Rigivan torna a Dragona dopo l’oro: “Chi fa la cacio e pepe più buona lo porto con me a Los Angeles”
“Questa è di Dragona”. Rigivan Ganeshamoorthy appena torna a casa scherza con tutti e risponde così a una signora che affettuosamente gli chiede se la medaglia d’oro che ha al collo è la sua.
Rigivan, detto “Rigi”, è un atleta paralimpico specializzato nel lancio del peso che non ha ormai bisogno di presentazioni. Il primo settembre Rigivan, infatti, ha battuto tre record aggiudicandosi una medaglia d'oro.
Quando torna a casa, nella frazione romana di Dragona, viene accolto da una piazza colma di persone che applaudono mentre l’auto sorpassa lo striscione che recita “Rigi orgoglio di Dragona”.
Al suo arrivo la gente si riversa sulla strada al grido di “Grande Rigi”, gli stringono la mano, si fanno foto con lui e lo acclamano, e lui, con il sorriso che lo caratterizza, mostra la medaglia d’oro, la sua prima medaglia d’oro.

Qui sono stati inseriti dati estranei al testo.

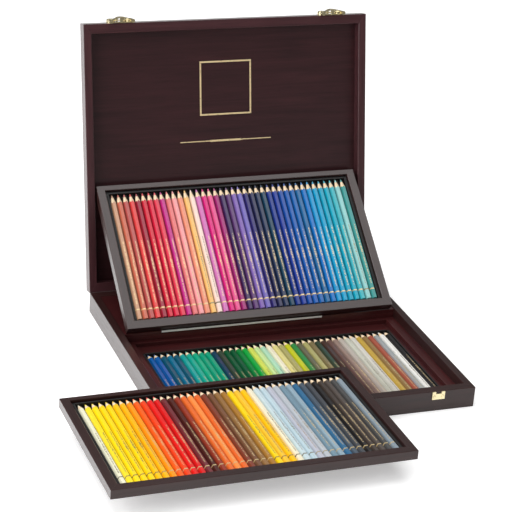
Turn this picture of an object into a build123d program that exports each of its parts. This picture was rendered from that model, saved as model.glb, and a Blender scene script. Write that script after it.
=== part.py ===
"""Wooden presentation case for 120 colour pencils: a shallow base, a hinged lid and two lift-out trays.

Millimetres, +Z up. The origin is the centre of the base's underside, the base's front faces -Y and
the lid stands open at the back. One tray lies across the front wall, the other leans on the lid.
"""
import os
from math import asin, atan2, cos, degrees, radians, sin, tan

from build123d import *

os.makedirs("parts", exist_ok=True)

# --- pencils -------------------------------------------------------------------------------------
pencil_count = 40          # in each of the three layers
pencil_width = 7.7         # across the hexagon's corners
pencil_spacing = 0.3       # air between two neighbours
pencil_length = 177.0
point_length = 14.0        # sharpened cone, with the lead
lead_radius = 1.45
lead_blunt = 0.35          # radius of the lead's very tip
lead_clearance = 0.05
dipped_end = 1.2           # closed lacquered end over the lead
end_chamfer = 0.4

# --- plastic beds that hold the pencils ----------------------------------------------------------
bed_floor = 0.8
bed_height = 5.6
bead_width = 1.8
bead_height = 1.0
bead_corner = 5.0
bed_end_gap = 0.5          # air at each end of the pencils
bed_side_gap = 0.35
flange_side = 2.3
flange_back = 2.2
rib_height = 2.0
pencil_lift = 0.1          # air between pencil and bed

# --- lift-out trays ------------------------------------------------------------------------------
rail_side = 10.5
rail_front = 11.0
rail_back = 7.0
tray_height = 11.7
tray_board = 2.0
bed_clearance = 0.2        # bed inside the rails
edge_break = 0.5           # chamfer on the long edges of every rail and wall

# --- base ----------------------------------------------------------------------------------------
side_wall = 10.0
front_wall = 12.0
back_wall = 12.0
bottom_thick = 3.0
lower_bed_height = 11.5    # from the bottom panel up to the ledges
tray_side_gap = 4.0        # each side of a stowed tray in the well
tray_end_gap = 4.0
ledge_width = 12.0
back_ledge_width = 6.0
well_floor_rise = 0.6      # wooden floor above the plastic flange
lower_bed_inset = 1.1      # lowest bed behind the front wall
platform_depth = 109.0
platform_board = 5.0
platform_drop = 0.9        # platform below the wall tops
riser_thick = 6.0
support_thick = 10.0
strip_length = 211.0
strip_shift = -26.0        # its middle lies left of the centre line
strip_thick = 0.8
strip_height = 2.2
strip_rise = 0.8           # above the platform

# --- lid -----------------------------------------------------------------------------------------
lid_open_angle = 102.6     # from closed
lid_headroom = 1.7         # recess deeper than a tray
lid_panel_thick = 2.6
rim_gap = 0.4              # closed lid above the base

# --- hinges --------------------------------------------------------------------------------------
hinge_drop = 0.7           # pin axis below the base's wall tops, in the plane of the back faces
hinge_spacing = 240.0
hinge_length = 30.0
barrel_radius = 2.0
hinge_pin_radius = 1.0
running_clearance = 0.05
knuckle_gap = 0.3
barrel_clearance = 0.3     # barrel in the notches of the walls
leaf_thick = 1.2
leaf_reach = 12.0
leaf_screw_spacing = 18.0
leaf_screw_drop = 7.5      # below the pin axis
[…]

“Prima della gara ho fatto delle prove, sono andate malissimo, il disco non arrivava a 20 metri. Poi sono andato lì con la strizza. Ho detto: cavolo, mò vediamo se riusciamo a coprire almeno, non dico un primato, ma un quarto posto, o un terzo. Invece, spiega Rigivan, è uscito fuori il record del mondo.”
Il suo preparatore atletico, Enrico Ruffini, la pensa diversamente. “Lui, di suo, ha grandi capacità, è un ragazzo eccezionale, dove lo metti farebbe la differenza. Diciamo che il ragazzo era predestinato a vincere qualcosa di importante. Io lo sapevo. E ha vinto l’oro.”

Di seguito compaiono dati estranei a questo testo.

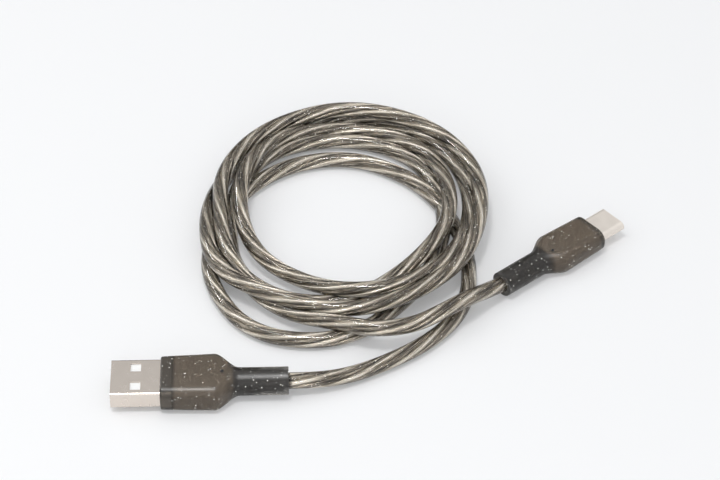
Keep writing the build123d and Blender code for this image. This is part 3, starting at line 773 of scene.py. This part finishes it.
class CABLE_OT_plugs(bpy.types.Operator):
    """Finishes both plugs: nickel shells, smoky moulds with glitter, insulators and contacts"""
    bl_idname = "charging_cable.plugs"
    bl_label = "Plugs"

    def execute(self, context):
        settings = context.scene.plug_settings
        nickel = plain_material("warm_nickel", (0.72, 0.65, 0.585), (0.74, 0.67, 0.605), 0.25, 1.0, 500, 0.0)
        finishes = {
            "usb_a_shell": nickel,
            "usb_c_shell": plain_material(
                "satin_nickel", (0.80, 0.735, 0.665), (0.82, 0.755, 0.685), 0.4, 0.65, 500, 0.0),
            "usb_a_insulator": plain_material("white_plastic", (0.86, 0.86, 0.85), (0.9, 0.9, 0.89), 0.45),
            "usb_c_insulator": plain_material(
                "black_plastic", (0.015, 0.015, 0.016), (0.03, 0.03, 0.03), 0.45),
            "contacts": plain_material("gold", (0.83, 0.6, 0.25), (0.9, 0.68, 0.32), 0.25, 1.0),
            "latch": plain_material("spring_steel", (0.5, 0.5, 0.5), (0.6, 0.6, 0.6), 0.3, 1.0),
            "mid_plate": plain_material("plate_steel", (0.45, 0.45, 0.46), (0.55, 0.55, 0.56), 0.35, 1.0),
            "ferrule": plain_material("dark_ferrule", (0.065, 0.058, 0.05), (0.08, 0.07, 0.06), 0.5),
            "solder": plain_material("solder_alloy", (0.6, 0.6, 0.62), (0.75, 0.75, 0.77), 0.3, 1.0),
            "circuit_board": plain_material("board_green", (0.01, 0.09, 0.03), (0.015, 0.13, 0.05), 0.4),
            "resistor": plain_material("resistor_black", (0.02, 0.02, 0.02), (0.04, 0.04, 0.04), 0.4),
            "cable_end": plain_material("cable_end_jacket", (0.06, 0.053, 0.046), (0.08, 0.07, 0.06), 0.45),
            "wire_red": plain_material("insulation_red", (0.5, 0.02, 0.02), (0.6, 0.03, 0.03), 0.4),
            "wire_white": plain_material("insulation_white", (0.75, 0.75, 0.73), (0.85, 0.85, 0.83), 0.4),
            "wire_green": plain_material("insulation_green", (0.02, 0.3, 0.06), (0.03, 0.38, 0.08), 0.4),
            "wire_black": plain_material("insulation_black", (0.015, 0.015, 0.015), (0.03, 0.03, 0.03), 0.4),
        }
        glitter_and_painted_glint = bpy.data.materials.get("glitter_and_painted_glint") or fleck_painted_glint_material()
        # Near-black for the pin marks: painted shade of their small holes.
        hole_shade_disc = plain_material("pin_mark", (0.01, 0.01, 0.01), (0.02, 0.02, 0.02), 0.6)
        for plug, sizes in PLUGS.items():
            edge = getattr(settings, plug + "_edge")
            for name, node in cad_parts.items():
                if not name.startswith(plug):
                    continue
                if name.endswith("inner_mould"):
                    material = inner_mould_material(plug + "_brown_mould", sizes, edge)
                else:
                    material = finishes.get(name) or next(
                        (finishes[part] for part in finishes if part in name), nickel)
                node.material_slots[0].material = material
            outer = mould_piece(plug + "_mould_skin", sizes)
            set_material(outer, smoky_material(plug + "_smoky_mould", sizes, edge))
            flecks = scatter_flecks(
                plug + "_flecks", outer.data.copy(), glitter_and_painted_glint,
                Density=settings.fleck_density, Size=settings.fleck_size, Lift=0.0, Tilt=0.2,
                Seed=sizes["seed"])
            mark = pin_mark(plug + "_pin_mark", sizes)
            set_material(mark, hole_shade_disc)
            for piece, slot in ((outer, "smoky_mould"), (flecks, "nickel_steel"), (mark, "black_insulator")):
                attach(piece, plug + "_plug")
            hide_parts(plug + "_outer_mould")
        return {"FINISHED"}


class CABLE_PT_builder(bpy.types.Panel):
    """Settings and buttons of the charging cable"""
    bl_idname = "CABLE_PT_builder"
    bl_label = "Charging Cable"
    bl_space_type = "VIEW_3D"
    bl_region_type = "UI"
    bl_category = "Charging Cable"

    def draw(self, context):
        scene = context.scene
        for settings, operator in (
            (scene.stage_settings, "charging_cable.stage"),
            (scene.plug_settings, "charging_cable.plugs"),
            (scene.cable_settings, "charging_cable.cable"),
        ):
            box = self.layout.box()
            for name in settings.__annotations__:
                box.prop(settings, name)
            box.operator(operator)


CLASSES = [CableSettings, PlugSettings, StageSettings, CABLE_OT_stage, CABLE_OT_plugs, CABLE_OT_cable,
           CABLE_PT_builder]


def register():
    for cls in CLASSES:
        bpy.utils.register_class(cls)
    bpy.types.Scene.cable_settings = bpy.props.PointerProperty(type=CableSettings)
    bpy.types.Scene.plug_settings = bpy.props.PointerProperty(type=PlugSettings)
    bpy.types.Scene.stage_settings = bpy.props.PointerProperty(type=StageSettings)


def unregister():
    del bpy.types.Scene.stage_settings
    del bpy.types.Scene.plug_settings
    del bpy.types.Scene.cable_settings
    for cls in reversed(CLASSES):
        bpy.utils.unregister_class(cls)


def main():
    register()
    bpy.ops.charging_cable.stage()
    bpy.ops.charging_cable.plugs()
    bpy.ops.charging_cable.cable()


if __name__ == "__main__":
    main()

Una volta sceso dall’auto Rigi si dirige nel parco “Donne Vittime del Femminicidio” accompagnato dalla sorella Tujana Ganeshamoorthy, la compagna Alice, il preparatore atletico Enrico Ruffini e la grande folla di amici e conoscenti impazienti di stringergli la mano e abbracciarlo per congratularsi dell’incredibile vittoria.
“Vorresti lanciare un messaggio a tutta Dragona per questa accoglienza?” chiede un cronista a Rigivan che, con la medaglia d’oro stretta tra le mani, gli risponde con il suo classico “Che ve devo dì? Che ne so.” Per poi concludere con una battuta; “Chi fa la cacio e pepe più buona me lo porto a Los Angeles.”